#### WORK TO BE COMPLETED:
Will you write out all the entries below exactly?
========================================
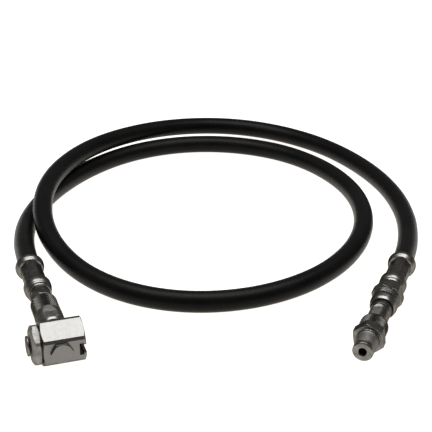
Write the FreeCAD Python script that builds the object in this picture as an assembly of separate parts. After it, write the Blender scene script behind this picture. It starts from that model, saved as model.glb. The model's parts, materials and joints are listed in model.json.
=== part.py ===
import FreeCAD, Part
import math
import os

# Hydraulic grease hose assembly lying on a flat surface: a loop and a half of
# wire-braid hose with a live swivel and a tapered pipe nose on one end, and a
# swivelling button-head coupler with a side inlet on the other.
# Millimetres, +Z up, z = 0 is the surface that it lies on.  The origin is
# under the middle of the two end fittings, which both point towards -Y.

V = FreeCAD.Vector
os.makedirs("parts", exist_ok=True)

# ---------------------------------------------------------------- dimensions
# Hose: 3/8 inch bore, one wire braid.
HOSE_OD = 17.4
BRAID_OD = 14.9
TUBE_OD = 13.7
HOSE_BORE = 9.5

# Crimped ferrule, the same on both ends; x runs from its front to the hose.
FERRULE_LEN = 46.0
FERRULE_LIP = 4.5          # front wall that grips the stem
FRONT_COLLAR_R = 10.9
REAR_COLLAR_R = 11.6
CRIMP_R = 8.95
CRIMP_FLAT_R = 8.4         # distance from the axis to each flat
CRIMP_FLATS = 8
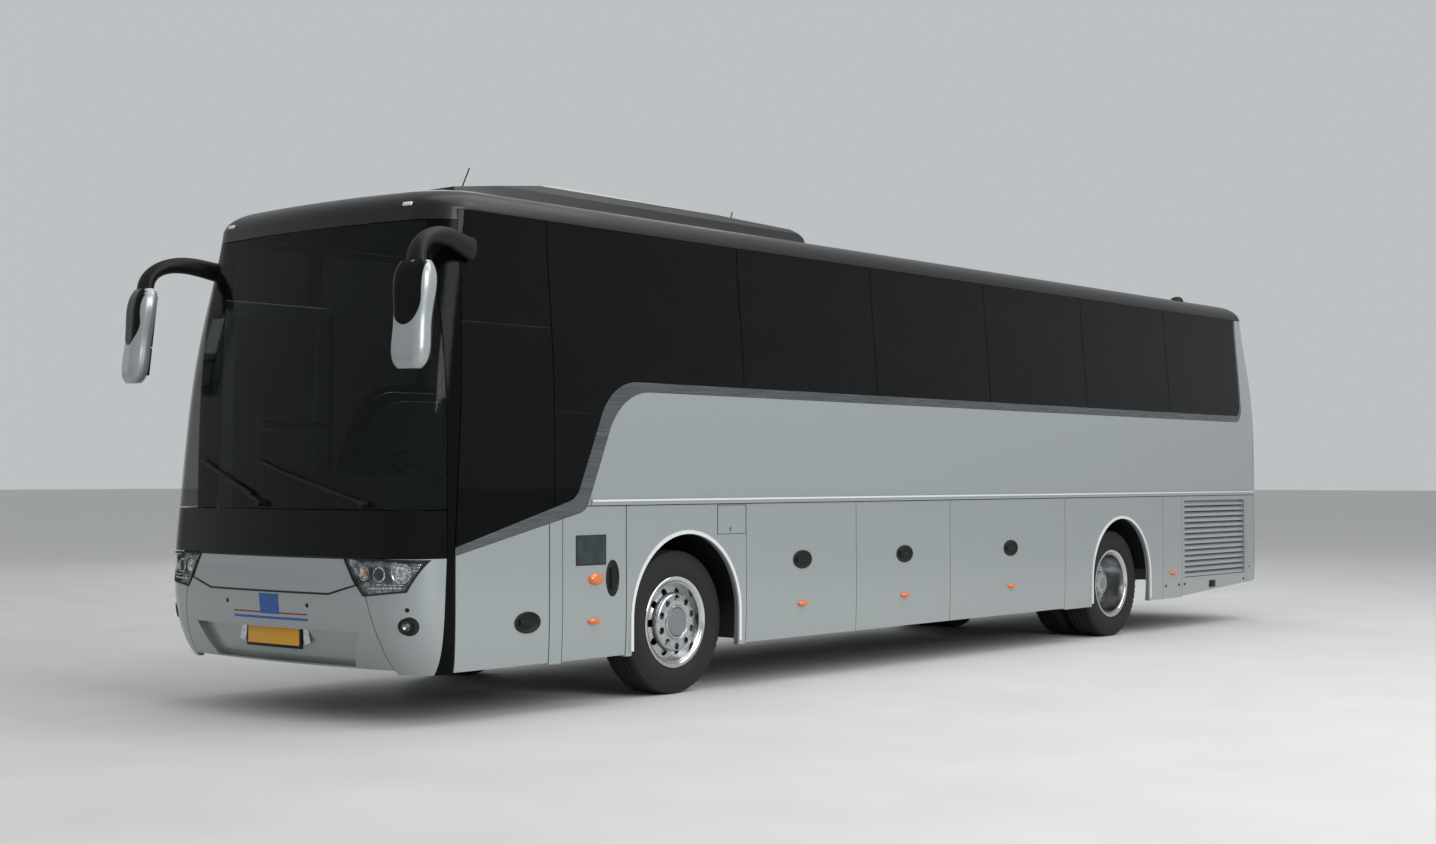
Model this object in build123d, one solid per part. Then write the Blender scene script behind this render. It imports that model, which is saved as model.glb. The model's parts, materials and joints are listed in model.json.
========================================
#### REPLY:
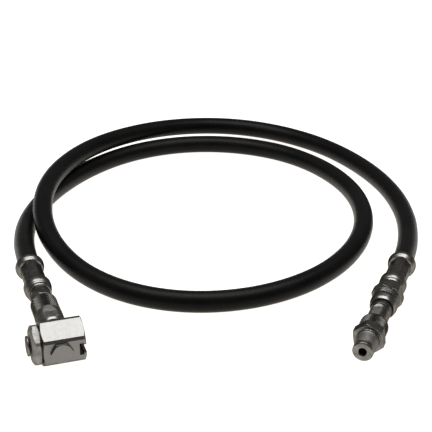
Write the FreeCAD Python script that builds the object in this picture as an assembly of separate parts. After it, write the Blender scene script behind this picture. It starts from that model, saved as model.glb. The model's parts, materials and joints are listed in model.json.
=== part.py ===
import FreeCAD, Part
import math
import os

# Hydraulic grease hose assembly lying on a flat surface: a loop and a half of
# wire-braid hose with a live swivel and a tapered pipe nose on one end, and a
# swivelling button-head coupler with a side inlet on the other.
# Millimetres, +Z up, z = 0 is the surface that it lies on.  The origin is
# under the middle of the two end fittings, which both point towards -Y.

V = FreeCAD.Vector
os.makedirs("parts", exist_ok=True)

# ---------------------------------------------------------------- dimensions
# Hose: 3/8 inch bore, one wire braid.
HOSE_OD = 17.4
BRAID_OD = 14.9
TUBE_OD = 13.7
HOSE_BORE = 9.5

# Crimped ferrule, the same on both ends; x runs from its front to the hose.
FERRULE_LEN = 46.0
FERRULE_LIP = 4.5          # front wall that grips the stem
FRONT_COLLAR_R = 10.9
REAR_COLLAR_R = 11.6
CRIMP_R = 8.95
CRIMP_FLAT_R = 8.4         # distance from the axis to each flat
CRIMP_FLATS = 8
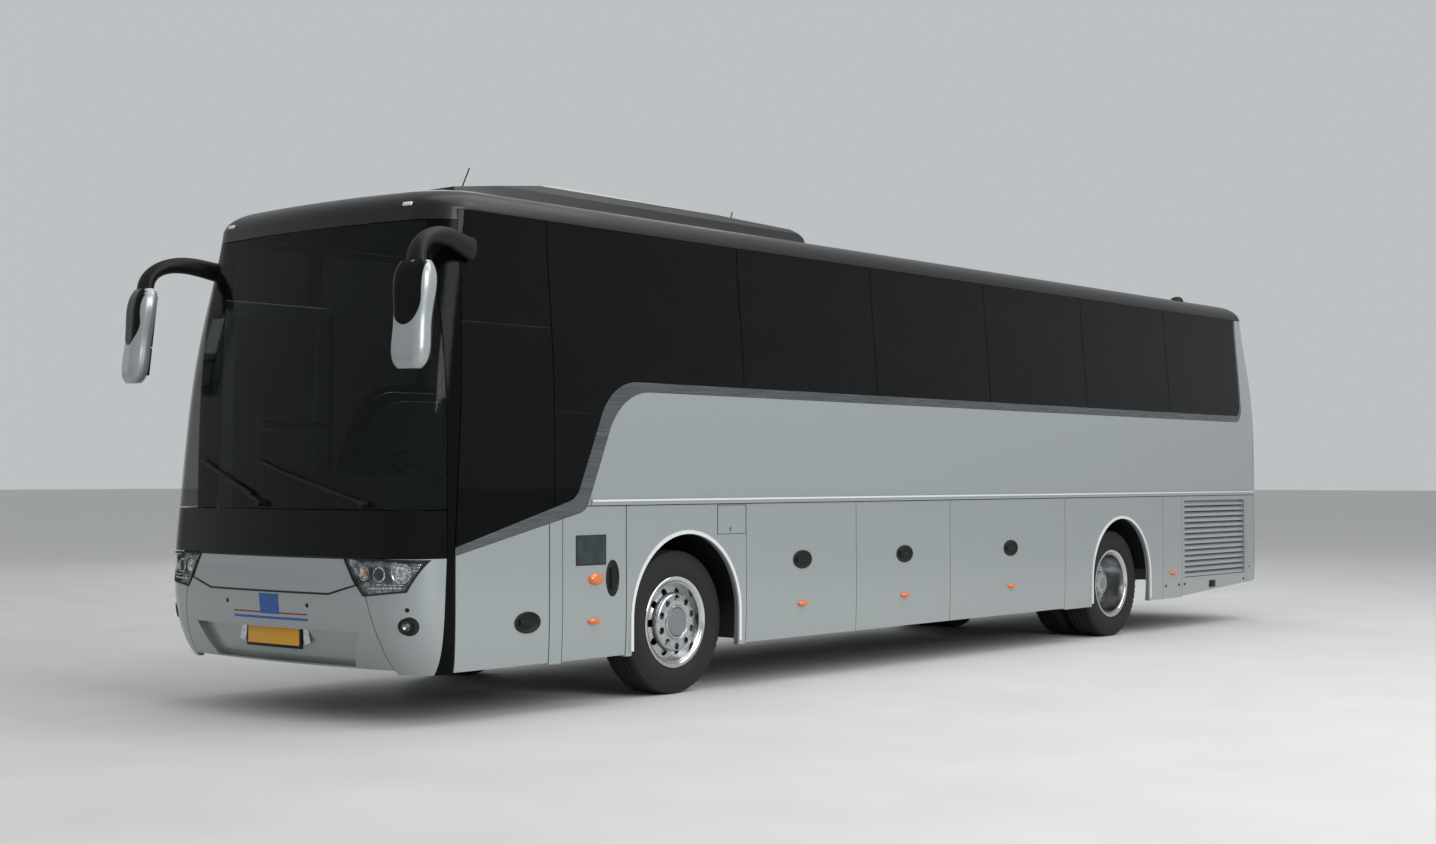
Model this object in build123d, one solid per part. Then write the Blender scene script behind this render. It imports that model, which is saved as model.glb. The model's parts, materials and joints are listed in model.json.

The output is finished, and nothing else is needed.